The Right to Counsel Factor
St. Louis City tenants facing eviction have access to the municipal Right to Counsel program, which provides free legal representation in eviction court. This doesn't change the outcome in a clean nonpayment case — Missouri's Rent and Possession process is clear — but it extends the timeline. A tenant with an attorney can raise habitability defenses, file motions, and negotiate payment arrangements that delay resolution by several weeks.
In St. Louis County, there is no Right to Counsel program. Evictions proceed through standard court processes without this delay factor.
For investors who prioritize eviction speed as a portfolio risk factor, County properties have a structural advantage. For investors who maintain well-maintained, code-compliant properties, the City's Right to Counsel rarely produces a different outcome — just a slower one.
Which Is Actually Better?
There's no universal answer. The right choice depends on your investment model:
Choose St. Louis City if:
- You can execute rehabs efficiently on older brick stock
- You use third-party management (earns the Helmsing earnings tax exemption)
- You're underwriting for high gross yield with active portfolio management
- You understand the housing conservation inspection process and budget for it
Choose St. Louis County if:
- You want predictable, lower-volatility cash flow
- You prefer simpler tax treatment (no earnings tax, no Helmsing navigation required)

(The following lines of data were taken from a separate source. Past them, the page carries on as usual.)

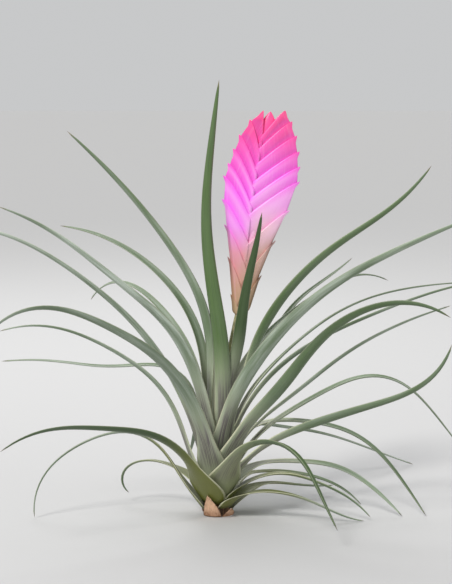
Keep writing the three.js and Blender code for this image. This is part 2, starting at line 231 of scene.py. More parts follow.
# Place in the spiral, turn, length, width, five slopes, sweep, roll, then scales with a painted
# silvery sheen, and brightness.
LEAVES = [
    [0, 0, 90, 7, [50, 10, -10, -10, -2], -5, 0, 0.5, 0.6],
    [1, 5.2, 163, 6.5, [52, 54, -8, -42, -97.1], 10, 10, 0.75, 0.5],
    [2, 9.9, 97, 7.5, [54, 10, -13, -25, -9], 39, -20, 0.75, 0.6],
    [3, -20.6, 112, 6.5, [55, 7, -5, -18, -44.9], -90, 10, 0.45, 0.6],
    [4, 15, 184, 10, [57, 43, 14, 4, -31], -34, 35, 0.1, 0.3],
    [5, -15, 105, 8.5, [59, 19, -12, -25, -48], -5, -25, 0.35, 0.6],
    [6, 3, 85, 6, [60, 23, 5, -39, -147], 17, 20, 0.3, 0.45],
    [7, 4.5, 152, 12.5, [62, 41, 7, -52, -56], 38, -20, 0.12, 0.5],
    [8, -23.9, 134, 8, [63, 6, -4, -31, -41.7], -61, 25, 0.75, 0.55],
    [9, 5.3, 190, 8.5, [65, 70, 39, 20, -18], -15, 20, 0.85, 0.6],
    [10, 0.5, 185, 13.5, [66, 31, 21, 26, 76], 12, -40, 0.3, 0.65],
    [11, -15, 170, 8, [68, 30, -15, -40, -35], 5, 0, 0.4, 0.4],
    [12, 6.5, 244, 13, [69, 58, 34, 15, -60], -49, 30, 0.6, 0.5],
    [13, -14.5, 208, 7.5, [70, 34, 19, -43, -53], -1, 10, 0.7, 0.5],
    [14, -3, 189, 6.5, [71, 84, 1, 9, -4], 30, -10, 1.0, 0.6],
    [15, 6.1, 210, 15.5, [72, 47, 52, 22, -32], 44, -40, 0.2, 0.65],
    [16, -11, 218, 7, [73, -5, -14, -22, -21.1], -32, 10, 0.8, 0.5],
    [17, 0.5, 260, 9, [74, 63, 44, 29, -6], -25, 28, 0.95, 0.6],
    [18, -0.2, 186, 7, [75, 41, 40, 28, 18], 0, -25, 0.8, 0.5],
    [19, -5.9, 189, 8.5, [76, 75, 46, 18, -54], 16, -25, 0.75, 0.5],
    [20, 19.3, 262, 13, [77, 55, 42, 28, 24], 55, -45, 0.75, 0.65],
    [21, -10, 171, 8, [79, 9, -13, -46, -53.4], -61, 10, 0.5, 0.45],
    [23, 11, 225, 7, [78, 52, 29, 21, 10], 25, -25, 0.5, 0.5],
    [24, -4, 180, 7.5, [80, 60, 5, -30, -40], 0, 0, 0.5, 0.4],
    [25, 5.5, 236, 11.5, [76.5, 67, 41, 38, 21], -39, 28, 1.2, 0.75],
    [26, 7.5, 219, 6.5, [81, 48, 32, 10, 0], 0, -15, 0.55, 0.5],
    [27, -11.5, 212, 9, [79.5, 85, 48, 24, 3], 12, -30, 0.5, 0.4],
    [28, 3.5, 242, 14.5, [72, 97, 97, 85, 83], 70, -75, 0.06, 0.95],
    [29, -7.7, 188, 6, [80.5, 40, 45, 22, 26], -11, 15, 0.4, 0.45],
    [30, -21.5, 235, 14.5, [87, 89, 61, 50, 43], -1, 35, 0.55, 0.75],
    [31, 31.5, 232, 14, [73.5, 70, 49, 34, 56], -12, -45, 0.15, 0.8],
    [33, 90, 153, 13.5, [90.1, 77.2, 84.6, 76, 80.4], -7, -84, 0.04, 0.3],
    [34, 19, 204, 7, [87, 46, 26, 17, -25], -12, 10, 0.45, 0.45],
]


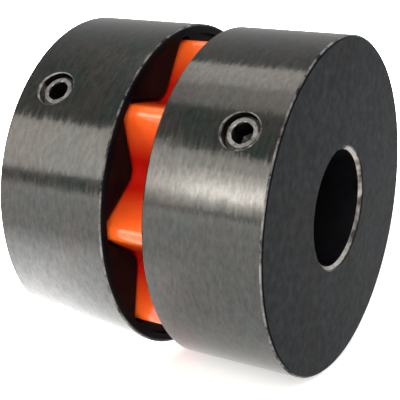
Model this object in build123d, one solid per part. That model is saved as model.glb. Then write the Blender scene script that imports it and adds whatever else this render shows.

- You're building a passive portfolio and want lower management overhead
- You're new to the St. Louis market and want to learn the market on more forgiving assets
The Missouri Investment Property Guide covers both jurisdictions in full — including the specific City inspection process and what triggers remediation requirements, the Helmsing ruling's practical application for passive investors, neighborhood-level cap rate data for both City and County, and the eviction timeline differences between City and County court systems.
Recording Fees and Transaction Costs
One administrative note: because St. Louis City and County are separate county-level governments, recording your deed in the wrong jurisdiction is a real mistake that happens to out-of-state investors. City properties record with the City Recorder of Deeds. County properties record with the St. Louis County Recorder of Deeds. These are separate offices with separate recording processes.
Missouri does not impose a state-level real estate transfer tax, so recording fees are the primary transactional cost beyond title insurance — typically $24 for the first page and $3 per subsequent page. This is the same in both City and County jurisdictions.
The Summary
St. Louis City and St. Louis County are not the same market. The earnings tax rules differ. The inspection requirements differ. The eviction dynamics differ. The capital profile of the housing stock differs. Investors who treat "St. Louis" as a single market underwrite at the wrong level of precision. The ones who understand the City/County divide — and specifically how the Helmsing ruling creates a real structural tax advantage for passive City investors — are working with a better model than most of the competition.